"Геликон" представил свою Первую студию

Дмитрий Бертман представил Москве Первую студию "Геликона", набранную из выпускников его мастерской в РАТИ (ГИТИС). Юные певцы продемонстрировали свои дарования в экстремальной амплитуде - от барочной оперы "Актеон" на античный сюжет до энергичного молодежного опуса на музыку Дмитрия Шостаковича "Большая молния".

Заявки студийцев на свежий репертуар оказались вполне эксклюзивными: ни "Молния", ни "Актеон" Марка-Антуана Шарпантье никогда не ставились в России. Клавир "Молнии" решили разыграть к столетию Дмитрия Дмитриевича, а ноты эпохи "Короля-солнца" разыскала Анна Булычева, специалист в области музыкального барокко. Оба раритета поставила режиссер Галина Тимакова, пополнившая, к слову, афишу "Геликона" еще одной своей постановкой - моцартовской оперы-буфф "Мнимая садовница".

Барочный опус, безусловно, камень преткновения и для более опытных солистов. А от дебютантов требовать безупречных колоратур и эффектных вокальных импровизаций, сближающих барокко с джазом, смысла почти нет. Понятно, что юные певцы исполнили "Актеон" по самой простой вокальной схеме: не отклоняясь от выписанной Шарпантье мелодии. Но сила их была в другом. Спектакль, выстроенный Галиной Тимаковой как чисто барочная игра линиями тел, скульптурных объемов, драпировок тканей, практически в пустом пространстве развернул утонченное зрелище, где соперницы Диана (Юлия Гончарова) и Юнона (Антонина Заварзина) пытались отвоевать друг у друга любовь Актеона (Вячеслав Стародубцев) и обнаруживали вдруг, что их возлюбленного, превращенного в оленя и пойманного собственными друзьями-охотниками, изжарили и подали им на шашлык. В последующей за "Актеоном" "Большой молнии" развернули на полную катушку совершенно иной эстетический миф. Совдепия в жанре соцарта - панорама тридцатых-семидесятых годов, подкрепленная соответствующей закуской из вареной колбасы и томатного сока, сервированных на мятых газетах. Так же, как и в "Актеоне", действие пришлось сочинять поверх нотного текста: фрагмент не завершенной в 1931 году оперы Шостаковича состоял из нескольких номеров. К имеющимся в клавире песням архитектора, Майофеля и радостного гимна "Советский Союз" добавили "Фонарики", песни из циклов на стихи Саши Черного и "Из еврейской народной поэзии", фрагменты из оперетты "Москва-Черемушки" и вокальный комикс "Жалоба в журнал "Крокодил". Весь этот набор из разностильной музыки Шостаковича приправили сентиментальной историей про интернациональную дворовую любовь еврейского мальчика и русской девочки, а также массой хрестоматийных совдеповских сюжетов - от черных воронов и френчей до дворовых драк и подвигов трудящихся с огромными болтами, любовных коммунальных драм за ситцевыми занавесками, соседской дружбой, дрязгами, понтами заводил-стиляг и коллективными плясками в тапочках и шерстяных носках.

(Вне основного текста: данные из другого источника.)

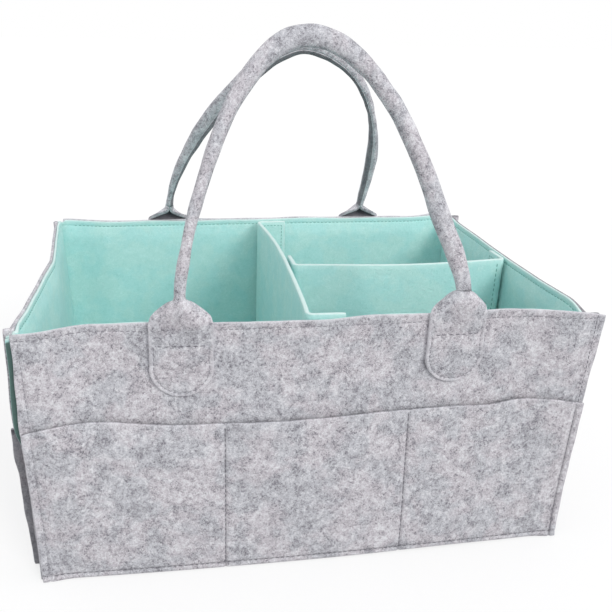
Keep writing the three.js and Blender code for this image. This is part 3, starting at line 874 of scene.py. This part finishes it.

Ерничающий Шостакович предусмотрел даже дефиле в "Молнии", дав возможность современным юным артистам блеснуть на подиуме в дедовских кальсонах и знаменитых на весь мир панталонах с начесом. И можно только удивляться, с какой точностью и азартом разыграли это многослойное и музыкально сложное действо представители нового поколения, для которого совдепия - такая же абстракция, как пушкинское время. Так же были разыграны и мелодии "Фонариков" или "Советского Союза", под которые студийцы радостно вытягивали красные нити звезд и серпов. И никто в зале уже не содрогнулся от этой символики. Может быть, потому, что энтузиазм юных артистов, как и бодрая энергия музыки молодого Шостаковича, оказался сильнее всяких символов.